En el libro del Génesis bíblico se cuenta el origen de nuestra especie : “Entonces Yahveh-Dios formó al hombre con polvo del suelo e insufló en sus narices aliento de vida, y resultó el hombre un ser viviente” (Gen. 2,7). Un soplo divino le dio vida a una masa todavía informe para convertirla en un ser humano. Es increíble cómo esa narración adquiere, en las circunstancias del momento, una impresionante actualidad. Desafortunadamente, es el aliento, pero un aliento humano infectado, el que transmite la peste. Y también la muerte, si Tánatos prosigue su viaje por el cuerpo humano.
Esté uno a favor de la narrativa creacionista o de la evolucionista, lo cierto es que el ser humano ha desarrollado su existencia en medio de guerras, de cataclismos, de enfermedades. El historiador griego Tucídides hizo una lectura moral de la epidemia (430-426 a.C.), que diezmó a Atenas durante la Guerra del Peloponeso : “La epidemia acarreó en la ciudad una mayor inmoralidad (…) Ningún temor de los dioses ni ley humana los detenía; juzgaban que daba lo mismo honrar o no a los dioses, dado que veían que todo el mundo moría igualmente (…); pendía sobre sus cabezas una condena mucho más grave que ya había sido pronunciada”. En el trasfondo de la catástrofe, Tucídides está señalando la fatalidad, -la diosa Ate-, que derrama su venganza sobre los seres humanos. Sófocles lo decía en la tragedia “Edipo rey” : “Un dios portador de fuego se ha lanzado sobre nosotros, y atormenta la ciudad con la peste, el peor de los enemigos”.
¿Qué podríamos decir hoy? Para explicar las calamidades, naturales y humanas, ni los dioses ni tampoco la venganza o el castigo divinos son referentes de la ciencia moderna. Sin embargo, estos relatos del Génesis y de la Antigüedad griega que menciono conservan significados válidos que sirven para comprender la complejidad de la historia humana. Hoy la Naturaleza, con mayúscula pero sin endiosarla, nos está dando señales, muy penosas y terribles, con la peste que nos está asolando. Somos nosotros quienes nos separamos de nuestro origen natural, perdiendo la conciencia de los vínculos reales que tenemos con la Naturaleza. Preferimos ser amos; sus dueños, sus explotadores. La necesitamos para crecer materialmente, no para crecer y vivir en armonía con ella.
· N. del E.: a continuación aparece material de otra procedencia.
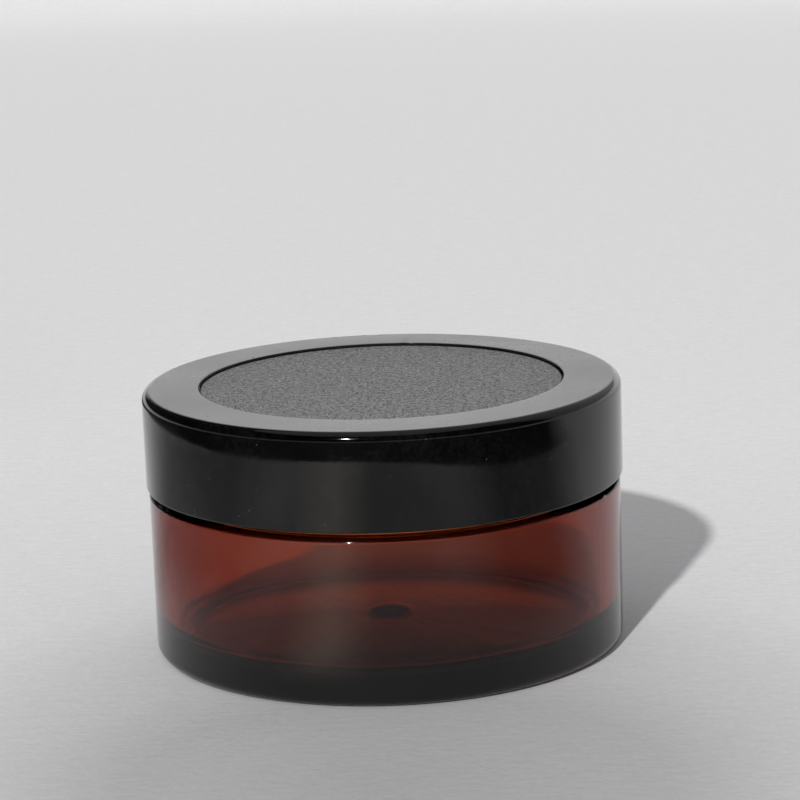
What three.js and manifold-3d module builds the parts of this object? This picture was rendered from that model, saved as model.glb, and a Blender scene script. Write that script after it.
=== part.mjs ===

Tenemos teorías grandiosas del crecimiento económico, del consumo de los recursos naturales, de inteligencias artificiales que están volviendo obsoleta la inteligencia natural. Nos estamos despidiendo insensiblemente “de las simples cosas”, como cantaba Mercedes Sosa.
Se nos olvidó que nuestro cuerpo hace parte -quizás poco importante- de la Naturaleza, que ahora nos está pasando factura por la destrucción del medio ambiente, por los graves trastornos del cambio climático. Somos muy vulnerables. Un soplo, un aliento que sale de la boca de otro humano nos contamina. Estamos asustados. La vacuna vendrá, seguramente, pero después de demasiadas muertes. El soplo no es portador de vida.